This has been my experience intermittently this year. Occasionally, for a moment, I cry out (with literal tears) for God to remember me and rescue me from my own callousness and unbelief. And in those moments, sometimes I remember my classmate John's vision of God's violent passion for me, knocking me over with the force of His hug, trying so hard to reach me through my storm.

It would be so simple if I simply believed.

God is real
God is personal
God is good
God interacts
God cares
God is constant/consistent
And I trust Him

There is endless evidence, in my life and in the world, of the above creed.

For examples, I enjoy an amazing amount of providence, grace, and favor. At times, I experience being moved by something beyond myself and I speak with power and confidence. People frequently approach me to say that God pointed me out to them and gave them such and such message for me. The uncanny and miraculous abound in my life. My own changes of heart, coming to love that which I formerly rejected speaks volumes. My very presence at BSSD, shows that I do believe, at least to a degree. Though confusion and contention buffet me, my choice has always been, again and again, to seek to find and yield to Him.

My prayer is always the same: God my God, no matter what happens, never give up on me. No matter what I say or do, bring your will to pass. Your will is my one great hope.
My visitors for the weekend - Kerrie from Redding and Mane from New York/Armenia

Friday, August 18, 2017

Flood 50 (Part 1)

8:30am Sunday 4.9.17. Palm Sunday. One moth left of BSSD. One week left to file my taxes....

I'm currently sitting in a cozy corner of the Lifehouse sanctuary, enjoying a quiet, morning set on the last day of Flood 50.

Festivals are as old as time. Flood 50 is Lifehouse Church's biannual festival of thanksgiving inspired by the Jewish festival of Booths - the brainchild of Steve Clark, senior worship pastor. 
Flood 50 centers around worship as the primary expression of celebration and thanksgiving. Over the course of a weekend, for 50 straight hours, day and night, live worship bands offer a continuous “Sacrifice of praise.” (And at 3am, it is a true sacrifice.)
While bands play music, the rest of the sanctuary is decked out to facilitate other forms of creative, personal thanksgiving and worship.

For example, open spaces stocked with flags and fabrics for dancers. Three art stations complete with easels, canvases, paints, and other art supplies. And four literal “booths” (tents), wherein worshipers can engage in taking communion, requesting healing prayer, receiving prophetic encouragement, and contributing to a mural of thanksgiving.

Throughout the church building, day or night, you can find interesting people hanging around. The church even opened up their gymnasium so we have a place to take showers and lay out sleeping bags.

A word of warning – if you ever find yourself sleeping in the LifeHouse gym, it is cold!!! Plan to wear many layers and remember the advice of Ecclesiastes 4:11. ;) I was very fortunate to have the opportunity to share an air mattress with my dear friend Lucy. 

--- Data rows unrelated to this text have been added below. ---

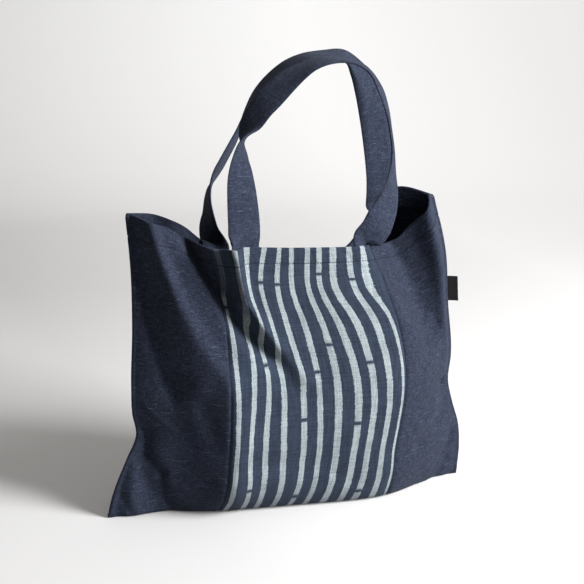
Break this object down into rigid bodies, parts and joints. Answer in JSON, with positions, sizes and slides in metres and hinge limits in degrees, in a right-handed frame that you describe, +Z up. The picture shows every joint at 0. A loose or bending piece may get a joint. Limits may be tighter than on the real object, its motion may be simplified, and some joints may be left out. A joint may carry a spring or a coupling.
{
  "type": "tote bag",
  "caption": "Cloth tote bag with flat strap handles, a vertically striped front centre panel and a small tab in the side seam.",
  "frame": {"origin": "on the surface the bag stands on, at the middle of the bag's width, in the plane of the side seams", "axes": "+Z up; the striped front faces -Y; +X runs from the left side seam to the right side seam, seen from the front"},
  "size_m": [0.381, 0.1164, 0.447],
  "materials": {
    "striped_twill": "woven, matt, light stripes",
    "indigo_linen": "woven, matt, slubby",
    "strap_linen": "woven, matt, slubby",
    "tab_cloth": "woven tape, matt"
  },
  "bodies": {
    "root": {"centre_panel": "striped_twill", "left_panel": "indigo_linen", "right_panel": "indigo_linen", "back_panel": "indigo_linen", "front_handle": "strap_linen", "back_handle": "strap_linen", "side_tab": "tab_cloth"}
  },
  "joints": []
}
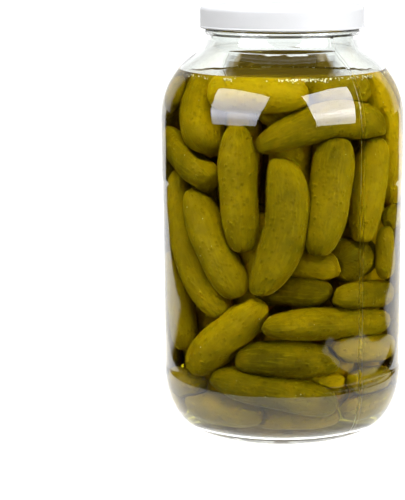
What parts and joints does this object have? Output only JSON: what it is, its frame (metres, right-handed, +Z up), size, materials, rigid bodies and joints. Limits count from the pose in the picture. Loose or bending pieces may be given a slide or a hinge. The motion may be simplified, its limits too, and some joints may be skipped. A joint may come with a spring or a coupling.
{
  "type": "glass jar of gherkins",
  "caption": "Large round clear glass jar with a rounded shoulder, full of whole green gherkins in brine and shut with a white metal twist-off lid.",
  "frame": {"origin": "middle of the circle that the jar stands on", "axes": "+Z up along the jar's axis, -Y towards the front of the jar, +X to the viewer's right"},
  "size_m": [0.152, 0.152, 0.2655],
  "materials": {
    "clear_glass": "smooth clear soda-lime glass",
    "white_lacquer": "glossy white lacquer on tinplate",
    "gherkin_green": "wet olive-green gherkin skin"
  },
  "bodies": {
    "root": {"glass_jar": "clear_glass", "lid": "white_lacquer", "pickles": "gherkin_green"}
  },
  "joints": []
}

On a whole, Flood 50 reminds me a little bit of the annual "Hallelujah Party" hosted by my home church throughout my childhood. An extravaganza of creativity, lights, color, music, dance, face paint, flags, and giddily joyful people. Tons of fun!
As remarkable as this event is, I'm finding it surprisingly easy for me to take it for granted. That would be such a waste! Flood 50 offers something rare, and sweet - a extended opportunity to passionately, freely, express worship however the Spirit moves.
What a special and truly unusual opportunity. 

I can see why it is rare. SO MUCH WORK goes into making Flood 50 happen – so many people come together to set up, facilitate, maintain, sustain, everything involved. Maintain live streaming cameras. Clean restrooms. Continually change arrangements of instruments and musicians. Endless refreshments. 

And then, lets not forget the leadership of Lifehouse Church, who are releasing direct control of their facilities in order to allow this creative chaos to monopolize the building all weekend. Much grace, trust, favor, and many many man hours go into the making of this alter, upon which we are all invited to make our personal sacrifice of praise.

So perhaps here more than ever it is appropriate to say thank you. (It is a Thanksgiving Festival, after all.) Thank you Lifehouse. Thank you Steve Clark. Thank you Worship department. Thank you Rebecca Black (who organized and facilitated the booths.) Thank you painters, dancers, and intercessors. Thank you tech, sound, and media volunteers. Thank you musicians and worshipers. 

And most of all, thank you God. Thank you for your grace and favor on this house. Thank you for your grace and favor on me, all the days of my life. As I have said before and will say again, if I were to die today, I would have nothing to complain of, for I have been abundantly blessed. 

Sunday, August 13, 2017


Written April 2017

Right now, BSSD is hosting a team of BSSM students who are doing their Spring Mission Trip in Eureka. After church this Sunday we had a BBQ together. I moved from table to table meeting and greeting our guests. At the last table I met Jesse, the Revival Group Pastor from Redding who is leading the trip.

He is striking in appearance. Tall and full figured, a rugged, youthful face, which seems in contrast with salt and pepper hair. Most arresting are his eyes - clear and piercing under dark eyebrows. His voice is deep and reminds me very much of Pastor Steve Blayer, one of my spiritual fathers from Pennsylvania.
As we talked I realized with a shiver that this is none other than the pastor who conducted my BSSM entrance interview a year ago!!!! He knows the intimate details of my life.... and it was on his recommendation that I came to BSSD!!!! But maybe he doesn't remember me. He must have conducted tons of interviews.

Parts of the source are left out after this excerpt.